The machine refused to cooperate with us now, so I waved for some assistance.
Just as the librarian began walking toward us I glanced at Barbie, and drew in my breath! There was a piece of the microfilm static clinging to the back of her arm evidencing that we had broken the film! I whispered harshly out of the side of my mouth,
“Barb, Barb, Barb, Your arm!” She grabbed it off and once more, we were rendered stupid. I waved the helpful assistance away and told him we had figured it out.
When we were under control again we spent another blind quarter of an hour before we finally found out what we came for.

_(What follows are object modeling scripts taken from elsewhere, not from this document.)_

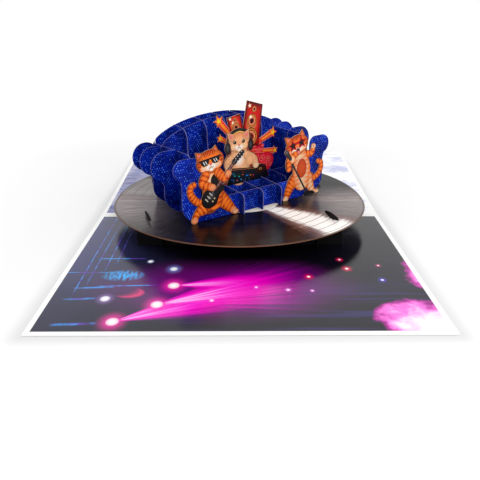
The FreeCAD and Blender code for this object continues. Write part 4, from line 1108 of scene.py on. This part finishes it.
def speaker_burst_print(settings):
    """Two loudspeakers among rays and stars."""
    sheet = InkSheet(BURST_ROW, LAPPED_DEPTH, (1.4, -1.4), settings.layer)
    red, wine, pale = ink(246, 40, 44), ink(176, 8, 40), ink(255, 140, 130)
    sheet.sheet([(-11.0, 13.0), (-9.0, 46.0), (4.0, 46.0), (18.0, 38.0), (24.0, 26.0), (22.0, 13.0)], red,
                wine, centre=(6.0, 30.0))
    hub = np.array([5.0, 31.0])
    stars = (((-15.4, 53.6), 4.2, 20), ((-14.6, 42.4), 3.0, -8), ((29.6, 40.4), 4.0, -16),
             ((31.6, 27.6), 3.2, 10))
    for tip, size, turn in stars:
        halves = [0.62 * 0.45 * size, 0.62 * size]
        sheet.band([tuple(hub), tip], halves, pale, pale, inset=0.1, ends=(0, 0))
        sheet.band([tuple(hub), tip], halves, ink(240, 60, 40), ink(206, 10, 40), inset=0.45, ends=(0, 0))
        sheet.band([tuple(hub * 0.4 + np.array(tip) * 0.6), tip], [0.25 * size] * 2, ink(255, 150, 40),
                   ink(240, 60, 40), inset=0.0, ends=(0, 0))
    sheet.oval((23.0, 21.0), 7.6, 6.6, 20, ink(250, 50, 60), ink(222, 14, 48), inset=0.1)
    for spot, size in (((20.0, 24.0), 2.4), ((25.4, 22.6), 2.2), ((22.4, 18.6), 2.2), ((27.4, 18.6), 1.5),
                       ((18.0, 19.4), 1.4), ((17.0, 30.0), 1.8), ((20.6, 32.6), 1.3), ((-6.8, 36.0), 1.8),
                       ((-7.4, 30.0), 1.6), ((15.6, 25.6), 1.4)):
        sheet.oval(spot, size, size * 0.85, 30, ink(255, 130, 120), ink(255, 110, 130))
        sheet.oval(spot, size * 0.8, size * 0.66, 30, ink(240, 40, 40), ink(214, 6, 60))
        sheet.oval(spot, size * 0.3, size * 0.3, 0, ink(255, 170, 80), ink(240, 80, 50))
    for tip, size, turn in stars:
        sheet.sheet(star_points(tip, size, turn), ink(255, 130, 40), ink(232, 40, 50), centre=tip, inset=0.2)
        sheet.sheet(star_points(tip, size * 0.72, turn), ink(255, 216, 40), ink(255, 150, 20), centre=tip,
                    inset=0.1)
    tall = [(7.7, 64.2), (20.9, 60.2), (17.0, 32.5), (1.2, 35.5)]
    cabinet(sheet, tall, ((0.5, 0.15, 1.9), (0.44, 0.42, 4.1), (0.5, 0.79, 5.6)), -12)
    small = [(-9.0, 54.6), (1.8, 56.4), (4.6, 45.4), (-6.4, 42.4)]
    cabinet(sheet, small, ((0.52, 0.24, 1.5), (0.5, 0.66, 3.0)), 14)
    return sheet.finish("speaker_burst_print")


# Stage

def studio(settings):
    """Pale floor that keeps the shadow, white surroundings, one soft lamp and the photograph's camera."""
    scene = bpy.context.scene
    scene.view_settings.view_transform = "Standard"
    floor_mesh = bpy.data.meshes.new("floor")
    corners = [(x * FLOOR_REACH, y * FLOOR_REACH, -FLOOR_DROP) for x, y in ((-1, -1), (1, -1), (1, 1), (-1, 1))]
    floor_mesh.from_pydata(corners, [], [(0, 1, 2, 3)])
    floor = bpy.data.objects.new("floor", floor_mesh)
    scene.collection.objects.link(floor)
    material = bpy.data.materials.new("pale floor")
    material.use_nodes = True
    web = NodeWeb(material.node_tree)
    web.tree.nodes.clear()
    seen = web.seen()
    place = web.millimetres()
    x, y, z = web.axes(place)
    beside = web.maths("SUBTRACT", web.maths("ABSOLUTE", x), CARD_HALF_WIDTH)
    before = web.maths("SUBTRACT", web.maths("ABSOLUTE", web.maths("SUBTRACT", y, SPINE_WIDTH / 2)),
                       PANEL_DEPTH + SPINE_WIDTH / 2)
    gap = web.vector("LENGTH", web.vector("MAXIMUM", web.place(beside, before), (0.0, 0.0, 0.0)), output=1)
    # Painted shadow: the floor darkens to 0.8 of its colour at the card's outline, fading out over 10 mm.
    shade = web.smooth(gap, 0.0, 10.0, 0.8, 1.0)
    colour = web.mix(shade, (0.0, 0.0, 0.0, 1.0), opaque(settings.floor))
    matte = web.add("ShaderNodeBsdfDiffuse", {"Color": colour})
    # The lift that the camera sees grows with the distance from the card: a broad painted shade on the floor
    # near the card, white far away.
    raised = web.maths("MULTIPLY", web.smooth(gap, 0.0, 260.0, 0.85, 2.4), settings.lift)
    lift = web.add("ShaderNodeEmission", {"Strength": web.maths("MULTIPLY", seen, raised)})
    both = web.add("ShaderNodeAddShader", {0: matte, 1: lift})
    end = web.tree.nodes.new("ShaderNodeOutputMaterial")
    web.tree.links.new(both, end.inputs["Surface"])
    floor_mesh.materials.append(material)

    world = bpy.data.worlds.new("pale room")
    scene.world = world
    world.use_nodes = True
    web = NodeWeb(world.node_tree)
    seen = web.seen()
    sky = world.node_tree.nodes["Background"]
    sky.inputs["Color"].default_value = (1.0, 1.0, 1.0, 1.0)
    web.tree.links.new(web.blend(seen, settings.fill, 1.0), sky.inputs["Strength"])

    lamp = bpy.data.lights.new("soft lamp", "AREA")
    lamp.energy = settings.key
    lamp.size = 0.5
    lamp_object = bpy.data.objects.new("soft lamp", lamp)
    lamp_object.location = (0.45, -0.75, 0.75)
    lamp_object.rotation_euler = (math.radians(45), 0.0, math.radians(31))
    scene.collection.objects.link(lamp_object)

    camera = bpy.data.cameras.new("camera")
    camera.lens = 42.0
    camera.sensor_width = 36.0
    camera.clip_start = 0.01
    camera.clip_end = 20.0
    camera_object = bpy.data.objects.new("camera", camera)
    camera_object.location = CAMERA_PLACE
    camera_object.rotation_euler = (math.radians(90 - CAMERA_DIP), 0.0, math.radians(CAMERA_TURN))
    scene.collection.objects.link(camera_object)
    scene.camera = camera_object


# Operators and panel

LONG_SLICES = ("sofa_front_slice", "sofa_seat_slice", "sofa_back_slice", "sofa_rear_slice")
RIBS = ("seat_rib_centre", "seat_rib_left", "seat_rib_right", "side_rib_left", "side_rib_right",
        "arm_wall_left", "arm_wall_right")
FRAME_PARTS = ("support_wall_front", "support_wall_centre", "support_wall_back", "support_rib_left",
               "support_rib_right", "lug_wall_front_left", "lug_wall_front_right", "lug_wall_back_left",
               "lug_wall_back_right")


class POPUP_OT_base_card(bpy.types.Operator):
    """Prints the two panels of the base card"""
    bl_idname = "popup.base_card"
    bl_label = "Print base card"

    def execute(self, context):
        dress(["base_card"], card_print_material(context.scene.popup_print))
        return {"FINISHED"}


class POPUP_OT_disc(bpy.types.Operator):
    """Prints the raised record disc"""
    bl_idname = "popup.disc"
    bl_label = "Print disc"

    def execute(self, context):
        dress(["record_disc"], disc_material(context.scene.popup_disc))
        return {"FINISHED"}


class POPUP_OT_support(bpy.types.Operator):
    """Gives the support frame its black card"""
    bl_idname = "popup.support"
    bl_label = "Finish support frame"

    def execute(self, context):
        dress(FRAME_PARTS, black_card_material())
        return {"FINISHED"}


class POPUP_OT_sofa(bpy.types.Operator):
    """Prints the woven cover on the slices and ribs of the sofa"""
    bl_idname = "popup.sofa"
    bl_label = "Print sofa"

    def execute(self, context):
        settings = context.scene.popup_sofa
        dress(LONG_SLICES, sofa_material(settings, "woven print on long slices", LONG_ANGLE))
        dress(RIBS, sofa_material(settings, "woven print on ribs", RIB_ANGLE))
        return {"FINISHED"}


class POPUP_OT_cats(bpy.types.Operator):
    """Prints the two cats in front of the sofa"""
    bl_idname = "popup.cats"
    bl_label = "Print cats"

    def execute(self, context):
        settings = context.scene.popup_figures
        material = figure_back_material(settings, context.scene.popup_sofa, "cat card", 0.0)
        dress(["guitar_cat_card", "singer_cat_card"], material)
        guitar_cat_print(settings)
        singer_cat_print(settings)
        return {"FINISHED"}


class POPUP_OT_seat_figures(bpy.types.Operator):
    """Prints the kitten and the loudspeakers on the seat"""
    bl_idname = "popup.seat_figures"
    bl_label = "Print kitten and loudspeakers"

    def execute(self, context):
        settings = context.scene.popup_figures
        material = figure_back_material(settings, context.scene.popup_sofa, "tabbed figure card", TAB_TOP)
        dress(["dj_kitten_card", "speaker_burst_card"], material)
        dj_kitten_print(settings)
        speaker_burst_print(settings)
        return {"FINISHED"}


class POPUP_OT_stage(bpy.types.Operator):
    """Sets the floor, the light and the camera"""
    bl_idname = "popup.stage"
    bl_label = "Set stage"

    def execute(self, context):
        studio(context.scene.popup_stage)
        return {"FINISHED"}


class POPUP_PT_panel(bpy.types.Panel):
    """Steps of the pop up card"""
    bl_idname = "POPUP_PT_panel"
    bl_label = "Pop Up Card"
    bl_space_type = "VIEW_3D"
    bl_region_type = "UI"
    bl_category = "Pop Up Card"

    def draw(self, context):
        for group, steps in PANEL_ROWS:
            settings = getattr(context.scene, group)
            for name in settings.__annotations__:
                self.layout.prop(settings, name)
            for step in steps:
                self.layout.operator(step)


PANEL_ROWS = (("popup_print", ("popup.base_card",)), ("popup_disc", ("popup.disc", "popup.support")),
              ("popup_sofa", ("popup.sofa",)), ("popup_figures", ("popup.cats", "popup.seat_figures")),
              ("popup_stage", ("popup.stage",)))
SETTINGS = {"popup_print": CardPrintSettings, "popup_disc": DiscSettings, "popup_sofa": SofaSettings,
            "popup_figures": FigureSettings, "popup_stage": StageSettings}
CLASSES = tuple(SETTINGS.values()) + (POPUP_OT_base_card, POPUP_OT_disc, POPUP_OT_support, POPUP_OT_sofa,
                                      POPUP_OT_cats, POPUP_OT_seat_figures, POPUP_OT_stage, POPUP_PT_panel)


def register():
    for kind in CLASSES:
        bpy.utils.register_class(kind)
    for name, kind in SETTINGS.items():
        setattr(bpy.types.Scene, name, bpy.props.PointerProperty(type=kind))


def unregister():
    for name in SETTINGS:
        delattr(bpy.types.Scene, name)
    for kind in reversed(CLASSES):
        bpy.utils.unregister_class(kind)


def main():
    """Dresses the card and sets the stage."""
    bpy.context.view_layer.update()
    register()
    bpy.ops.popup.base_card()
    bpy.ops.popup.disc()
    bpy.ops.popup.support()
    bpy.ops.popup.sofa()
    bpy.ops.popup.cats()
    bpy.ops.popup.seat_figures()
    bpy.ops.popup.stage()


if __name__ == "__main__":
    main()
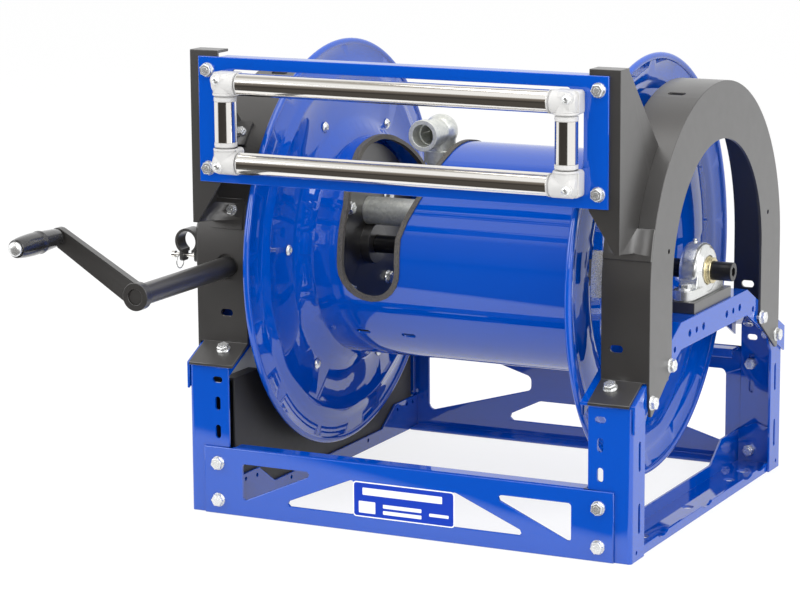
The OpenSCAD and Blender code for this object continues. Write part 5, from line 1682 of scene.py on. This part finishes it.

It was Andrew and Mary who had the baby named Patrick. They were somewhere near Yazoo, Mississippi, still on the boat that was bringing them from Ireland to America. The boat had slipped in from the Gulf of Mexico and was heading up the Mississippi River. They weren’t to be married until they reached Memphis.
When we were safely out of the library, the ever-alert Barbie told me that there were two women behind us talking about us in an unkind manner.
One of them had said, "Wouldn't you like to go up there and just smack them?" Then they had a little conversation about us being PROBABLY from the NORTH!
They called us Yankees!!
Well, It's a good thing I didn't hear them! They would have found out we were from a much worse place than Up North.
Barbie was holding her breath, hoping to get out of there without some sort of confrontation. She hates a “scene.” Although she rolls her eyes at the bubble I roll around in, she appreciates it for keeping us out of any hostile standoffs and possibly jail.